## begin RECORDS FOR THIS EXERCISE

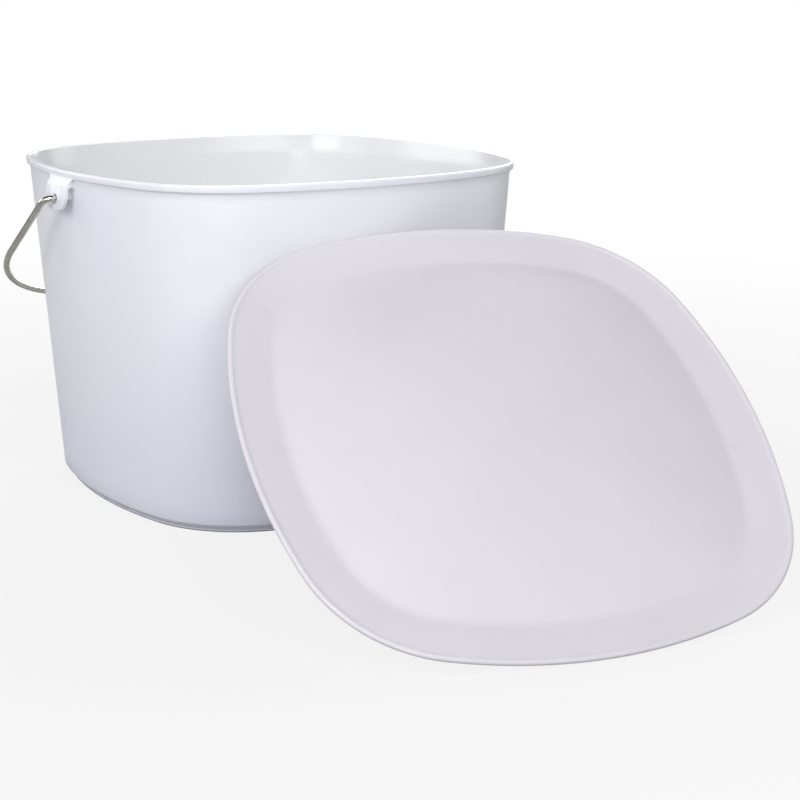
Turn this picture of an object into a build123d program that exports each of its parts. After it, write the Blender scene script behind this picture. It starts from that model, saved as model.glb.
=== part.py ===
from build123d import *
from math import asin, atan2, cos, degrees, radians, sin, sqrt
import os

# Plastic fermenting bucket: a tapered rounded-square bucket with two moulded ears, a steel wire
# bail that hangs down behind it, and a domed lid that leans on its front wall.
# Millimetres. Origin in the middle of the bucket's base, +Z up, ears on +X and -X, lid at -Y.

# ---- driving dimensions ----------------------------------------------------------------------
height = 219.5            # base to the top of the rim
rim_half = 150.0          # half the width over the rim, middle of one side to the middle of the other
rim_side_radius = 304.0   # plan radius of the four shallow sides at the rim
rim_corner_radius = 80.0  # plan radius of the four corners at the rim

wall = 2.2                # wall thickness
floor_thickness = 3.0
floor_cove = 2.5          # sloping corner where the wall meets the floor inside
foot_height = 6.0         # sloping band under the wall
foot_half = 129.2
base_half = 133.7         # wall's outer half width where it meets the foot
base_corner_radius = 75.9
neck_drop = 12.0          # the flare under the lip starts this far below the top
neck_half = 147.2
neck_curve = [(0.3, 0.5), (0.5, 1.3)]  # the flare's curve: share of neck_drop, growth of neck_half
lip_height = 4.6
lip_round = 0.7
lip_width = 2.8           # width of the rim's top edge
lip_lean = 0.5            # the lip's foot is this much inside its widest line
inner_flare_drop = 10.0   # the flare inside starts this far below the top
inner_bend = (0.6, 1.0)   # the inner flare's bend: share of its drop, distance inside the rim's edge

pivot_drop = 18.0         # bail's pivot axis, below the top of the rim
ear_half_width = 15.0
ear_drop = 25.0           # lowest point of the ear's plate, below the top
ear_face = 153.1          # outer face of the ear's plate, level with the block's underside
ear_lean = 0.12           # the plate's face moves out by this much for each millimetre down
ear_plate = 2.1           # thickness of the plate
ear_corner_radius = 10.0
ear_flare = 4.0           # the ear widens by this much, in a quarter round, where it meets the lip
ear_top = 149.9           # outer face of the ear at the lip's lower edge, level with the lip's face
ear_overlap = 2.0         # the ear runs this far up inside the lip
block_drop = 10.5         # underside of the solid block behind the plate
web_half_width = 10.5     # narrower web under the block
root = 3.0                # ears and webs start this deep inside the wall
ear_hole = 5.8

wire = 4.2                # bail wire diameter
bail_half = 161.0         # middle of the straight legs from the centre plane
bail_pin_end = 148.6      # where the wire stops inside the ear
bail_pin_gap = 0.6        # free space past each end of the wire
bail_bend_radius = 5.2
bail_leg = 73.0           # straight leg, from the pivot axis
shoulder_radius = 80.0    # bend from leg to bow
shoulder_turn = 63.0      # degrees
bail_clearance = 0.5      # between the hanging bail and the back wall

lid_half = 155.6
lid_side_radius = 309.6
lid_corner_radius = 87.0
lid_edge = 3.2            # thickness of the rolled edge
lid_edge_width = 3.4
lid_edge_round = 0.9      # bevel of the rolled edge, seen from above
lid_sheet = 2.0
flange_width = 26.4       # from the lid's edge to the crease
flange_step = 0.8         # the rolled edge stands this much above the flange
flange_drop = 4.0         # the flange dips this much towards the crease
dome_rise = 15.0          # crown of the dome above the crease
dome_steps = 8
overcut = 1.0             # cutting solids reach this far past the faces that they open
crown_share = 0.06        # size of the flat at the crown, as a share of the dome
rib_half = 146.0          # locating rib under the flange, just inside the bucket's rim
rib_width = 1.8
rib_height = 3.5
lid_tilt = 36.4           # degrees from horizontal
lid_heading = -13.1       # degrees its downhill direction is turned from -Y
lid_centre = Vector(-2.8, -277.7, 95.5)

os.makedirs("parts", exist_ok=True)


# ---- rounded-square outline ------------------------------------------------------------------
def rounded_square(half, side_radius, corner_radius):
    """Face bounded by four shallow side arcs joined by four tangent corner arcs."""
    back = side_radius - half
    slack = 8 * (side_radius - corner_radius) ** 2 - 4 * back**2
    corner = (sqrt(slack) - 2 * back) / 4
    turn = degrees(atan2(corner, corner + back))
    with BuildSketch() as face:
        with BuildLine():
            for angle in (0, 90, 180, 270):
                side_centre = Vector(-back, 0).rotate(Axis.Z, angle)
                corner_centre = Vector(corner, corner).rotate(Axis.Z, angle)
                CenterArc(side_centre, side_radius, angle - turn, 2 * turn)
                CenterArc(corner_centre, corner_radius, angle + turn, 90 - 2 * turn)
        make_face()
    return face.sketch


def stacked(outline, levels, plane=Plane.XY):
    """Solid through (offset, half width) levels, with straight sides between levels."""
    with BuildPart() as solid:
        for offset, half in levels:
            with BuildSketch(plane.offset(offset)):
                add(outline(half))
        loft(ruled=True)
    return solid.part


# ---- bucket: one moulding with its rim and two ears ------------------------------------------
wall_slope = (neck_half - base_half) / (height - neck_drop - foot_height)
pivot_z = height - pivot_drop


def wall_half(z):
    """Half width of the outer wall at height z."""
    return base_half + wall_slope * (z - foot_height)


def bucket_outline(half):
    """Outline of the bucket's outside, rounder towards the base."""
    inset = rim_half - half
    down = inset / (rim_half - base_half)
    corner_radius = rim_corner_radius + (base_corner_radius - rim_corner_radius) * down
    return rounded_square(half, rim_side_radius - inset, corner_radius)


def cavity_outline(half):
    """The same outline, one wall thickness inside."""
    inset = rim_half - half - wall
    down = inset / (rim_half - base_half)
    corner_radius = rim_corner_radius + (base_corner_radius - rim_corner_radius) * down - wall
    return rounded_square(half, rim_side_radius - inset - wall, corner_radius)


def plate_face(drop):
    """Distance of the ear plate's outer face from the centre plane, at a drop below the top."""
    return ear_face + ear_lean * (drop - block_drop)


def ear_outline():
    """The ear seen along X: flared into the lip at the top, with round lower corners."""
    low_z = height - ear_drop
    lip_z = height - lip_height
    wide = ear_half_width + ear_flare
    with BuildSketch(Plane.YZ) as outline:
        with BuildLine():
            Polyline((0, lip_z + ear_overlap), (wide, lip_z + ear_overlap), (wide, lip_z))
            CenterArc((wide, lip_z - ear_flare), ear_flare, 90, 90)
            Line((ear_half_width, lip_z - ear_flare), (ear_half_width, low_z + ear_corner_radius))
            corner = (ear_half_width - ear_corner_radius, low_z + ear_corner_radius)
            CenterArc(corner, ear_corner_radius, 0, -90)
            Line((ear_half_width - ear_corner_radius, low_z), (0, low_z))
            mirror(about=Plane.YZ)
        make_face()
    return outline.sketch


def ear(side):
    """Shoulder, plate and the block behind it, cut to the ear's outline."""
    lip_z = height - lip_height
    with BuildPart() as solid:
        with BuildSketch(Plane.XZ):
            with BuildLine():
                Polyline(
                    (side * (rim_half - root), lip_z + ear_overlap),
                    (side * (ear_top - ear_overlap / 2), lip_z + ear_overlap),
                    (side * ear_top, lip_z),
                    (side * plate_face(block_drop), height - block_drop),
                    (side * plate_face(ear_drop), height - ear_drop),
                    (side * (plate_face(ear_drop) - ear_plate), height - ear_drop),
                    (side * (plate_face(block_drop) - ear_plate), height - block_drop),
                    (side * (neck_half - root), height - block_drop),
                    close=True,
                )
            make_face()
        extrude(amount=ear_half_width + ear_flare, both=True)
        add(extrude(ear_outline(), side * 2 * rim_half, mode=Mode.PRIVATE), mode=Mode.INTERSECT)
    return solid.part


web_depth = plate_face(pivot_drop) - ear_plate / 2 - (neck_half - root)
neck_z = height - neck_drop
flare_z = height - inner_flare_drop
cove_z = floor_thickness + floor_cove
outside = stacked(
    bucket_outline,
    [
        (0, foot_half),
        (foot_height, base_half),
        (neck_z, neck_half),
        *[(neck_z + share * neck_drop, neck_half + growth) for share, growth in neck_curve],
        (height - lip_height, rim_half - lip_lean),
        (height - lip_round, rim_half),
        (height, rim_half - lip_round),
    ],
)
cavity = stacked(
    cavity_outline,
    [
        (floor_thickness, wall_half(floor_thickness) - wall - floor_cove),
        (cove_z, wall_half(cove_z) - wall),
        (flare_z, wall_half(flare_z) - wall),
        (flare_z + inner_bend[0] * inner_flare_drop, rim_half - lip_width - inner_bend[1]),
        (height, rim_half - lip_width),
    ],
)

with BuildPart() as bucket:
    add(outside)
    for side in (1, -1):
        add(ear(side))
        # narrower web under the block, down to the level of the pivot
        with BuildSketch(Plane.XY.offset(pivot_z)):
            with Locations((side * (neck_half - root + web_depth / 2), 0)):
                Rectangle(web_depth, 2 * web_half_width)
        extrude(amount=pivot_drop - block_drop)
    add(cavity, mode=Mode.SUBTRACT)
    for side in (1, -1):
        with BuildSketch(Plane.YZ.offset(side * (bail_pin_end - bail_pin_gap))):
            with Locations((0, pivot_z)):
                Circle(ear_hole / 2)
        extrude(amount=side * 2 * ear_plate + side * root, mode=Mode.SUBTRACT)

bucket.part.label = "bucket"
export_step(bucket.part, "parts/bucket.step")

# ---- bail: one bent wire, hanging back against the rear wall -----------------------------------
bow_turn = 90 - shoulder_turn
bow_start = bail_half - shoulder_radius * (1 - cos(radians(shoulder_turn)))
bow_radius = bow_start / sin(radians(bow_turn))
bail_depth = (
    bail_leg
    + shoulder_radius * sin(radians(shoulder_turn))
    + bow_radius * (1 - cos(radians(bow_turn)))
)

# the hang angle puts the middle of the bow just clear of the back wall at the height it reaches
hang = radians(55)
for _ in range(20):
    bow_z = pivot_z - bail_depth * cos(hang)
    hang = asin((wall_half(bow_z) + wire / 2 + bail_clearance) / bail_depth)
bail_down = Vector(0, sin(hang), -cos(hang))
bail_plane = Plane(origin=(0, 0, pivot_z), x_dir=(1, 0, 0), z_dir=Vector(1, 0, 0).cross(bail_down))

with BuildPart() as bail:
    with BuildLine(bail_plane) as wire_path:
        pin = Line((-bail_pin_end, 0), (bail_bend_radius - bail_half, 0))
        bend = JernArc(pin @ 1, pin % 1, bail_bend_radius, -90)
        leg = Line(bend @ 1, (-bail_half, bail_leg))
        shoulder = JernArc(leg @ 1, leg % 1, shoulder_radius, -shoulder_turn)
        bow = JernArc(shoulder @ 1, shoulder % 1, bow_radius, -2 * bow_turn)
        far_shoulder = JernArc(bow @ 1, bow % 1, shoulder_radius, -shoulder_turn)
        far_leg = Line(far_shoulder @ 1, (bail_half, bail_bend_radius))
        far_bend = JernArc(far_leg @ 1, far_leg % 1, bail_bend_radius, -90)
        Line(far_bend @ 1, (bail_pin_end, 0))
    with BuildSketch(Plane.YZ.offset(-bail_pin_end)):
        with Locations((0, pivot_z)):
            Circle(wire / 2)
    sweep()

bail.part.label = "bail"
export_step(bail.part, "parts/bail.step")

# ---- lid: dished flange and domed panel, leaning on the front wall -----------------------------
tilt, heading = radians(lid_tilt), radians(lid_heading)
lid_normal = Vector(sin(heading) * sin(tilt), -cos(heading) * sin(tilt), cos(tilt))
lid_plane = Plane(origin=lid_centre, x_dir=(cos(heading), sin(heading), 0), z_dir=lid_normal)
crease_half = lid_half - flange_width
flange_half = lid_half - lid_edge_width
crease_z = -flange_step - flange_drop
hollow_half = crease_half - lid_sheet / 2


def lid_outline(half):
    inset = lid_half - half
    return rounded_square(half, lid_side_radius - inset, lid_corner_radius - inset)


def dome_outline(half):
    """The crease's outline, scaled down towards the crown."""
    share = half / crease_half
    side_radius = (lid_side_radius - flange_width) * share
    return rounded_square(half, side_radius, (lid_corner_radius - flange_width) * share)


def dome_levels(base, half):
    """Levels of a shallow cap, from its foot to a small flat at the crown."""
    shares = [cos(radians(90 * step / dome_steps)) for step in range(dome_steps)] + [crown_share]
    return [(base + dome_rise * (1 - share**2), half * share) for share in shares]


edge_half = lid_half - lid_edge_round
disc = stacked(
    lid_outline,
    [(-lid_edge, edge_half), (-lid_edge / 2, lid_half), (0, edge_half)],
    lid_plane,
)
dish = stacked(
    lid_outline,
    [(crease_z - lid_sheet, crease_half), (-flange_step - lid_sheet, flange_half), (-overcut, flange_half)],
    lid_plane,
)
above_flange = stacked(
    lid_outline,
    [(crease_z, crease_half), (-flange_step, flange_half), (overcut, flange_half + overcut)],
    lid_plane,
)
dome = stacked(
    dome_outline,
    [(crease_z - lid_sheet, crease_half)] + dome_levels(crease_z, crease_half),
    lid_plane,
)
under_dome = stacked(
    dome_outline,
    [(crease_z - 2 * lid_sheet, hollow_half)] + dome_levels(crease_z - lid_sheet, hollow_half),
    lid_plane,
)
rib_top = -flange_step - lid_sheet
rib_foot = rib_top - rib_height
rib_outside = stacked(lid_outline, [(rib_foot, rib_half), (rib_top, rib_half)], lid_plane)
rib_inside = stacked(
    lid_outline, [(rib_foot, rib_half - rib_width), (rib_top, rib_half - rib_width)], lid_plane
)

with BuildPart() as lid:
    add(disc)
    add(dish)
    add(above_flange, mode=Mode.SUBTRACT)
    add(dome)
    add(under_dome, mode=Mode.SUBTRACT)
    add(rib_outside - rib_inside)

lid.part.label = "lid"
export_step(lid.part, "parts/lid.step")

print("bail hangs at", round(degrees(hang), 2), "degrees, depth", round(bail_depth, 2))
print("lid normal", [round(value, 4) for value in lid_normal])
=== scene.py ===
import math

import bmesh
import bpy
from mathutils import Matrix, Vector


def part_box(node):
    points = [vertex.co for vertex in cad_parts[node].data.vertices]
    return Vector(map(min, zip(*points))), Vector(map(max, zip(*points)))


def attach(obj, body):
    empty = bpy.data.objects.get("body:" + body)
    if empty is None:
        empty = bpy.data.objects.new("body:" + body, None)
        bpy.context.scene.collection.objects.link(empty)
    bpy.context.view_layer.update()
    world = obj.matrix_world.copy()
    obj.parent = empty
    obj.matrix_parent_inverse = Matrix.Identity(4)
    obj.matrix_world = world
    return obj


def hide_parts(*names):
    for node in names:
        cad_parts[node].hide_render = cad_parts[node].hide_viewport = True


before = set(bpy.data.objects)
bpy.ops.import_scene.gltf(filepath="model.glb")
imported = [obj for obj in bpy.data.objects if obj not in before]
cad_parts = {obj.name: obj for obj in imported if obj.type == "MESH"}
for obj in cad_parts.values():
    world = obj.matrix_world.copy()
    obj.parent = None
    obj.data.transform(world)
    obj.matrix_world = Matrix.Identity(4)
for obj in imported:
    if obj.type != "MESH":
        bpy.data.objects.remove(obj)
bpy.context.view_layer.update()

# Looks for the plastic fermenting bucket: bucket, wire bail and leaning lid. Metres.
# Each piece is rebuilt as a fine mesh around the frame, at the frame's sizes.

# ---- sizes -----------------------------------------------------------------------------------
MM = 0.001
_, bucket_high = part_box("bucket")
_, bail_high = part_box("bail")

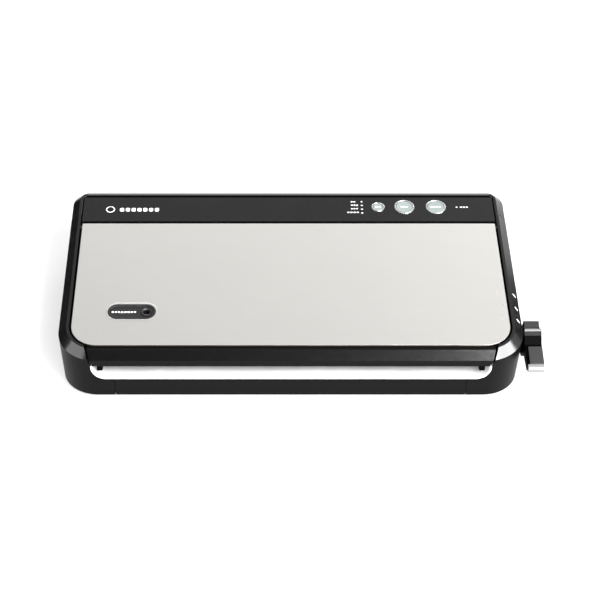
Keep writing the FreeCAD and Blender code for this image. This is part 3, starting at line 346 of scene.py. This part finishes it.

## end RECORDS FOR THIS EXERCISE

_WHAT IS ASKED_: Only the lines from the one holding "add(above_flange, mode=Mode.SUBTRACT)" through the one holding "bpy.context.scene.collection.objects.link(empty)" are wanted; retype them exactly.

_ANSWER TO THIS PROBLEM_:
    add(above_flange, mode=Mode.SUBTRACT)
    add(dome)
    add(under_dome, mode=Mode.SUBTRACT)
    add(rib_outside - rib_inside)

lid.part.label = "lid"
export_step(lid.part, "parts/lid.step")

print("bail hangs at", round(degrees(hang), 2), "degrees, depth", round(bail_depth, 2))
print("lid normal", [round(value, 4) for value in lid_normal])
=== scene.py ===
import math

import bmesh
import bpy
from mathutils import Matrix, Vector


def part_box(node):
    points = [vertex.co for vertex in cad_parts[node].data.vertices]
    return Vector(map(min, zip(*points))), Vector(map(max, zip(*points)))


def attach(obj, body):
    empty = bpy.data.objects.get("body:" + body)
    if empty is None:
        empty = bpy.data.objects.new("body:" + body, None)
        bpy.context.scene.collection.objects.link(empty)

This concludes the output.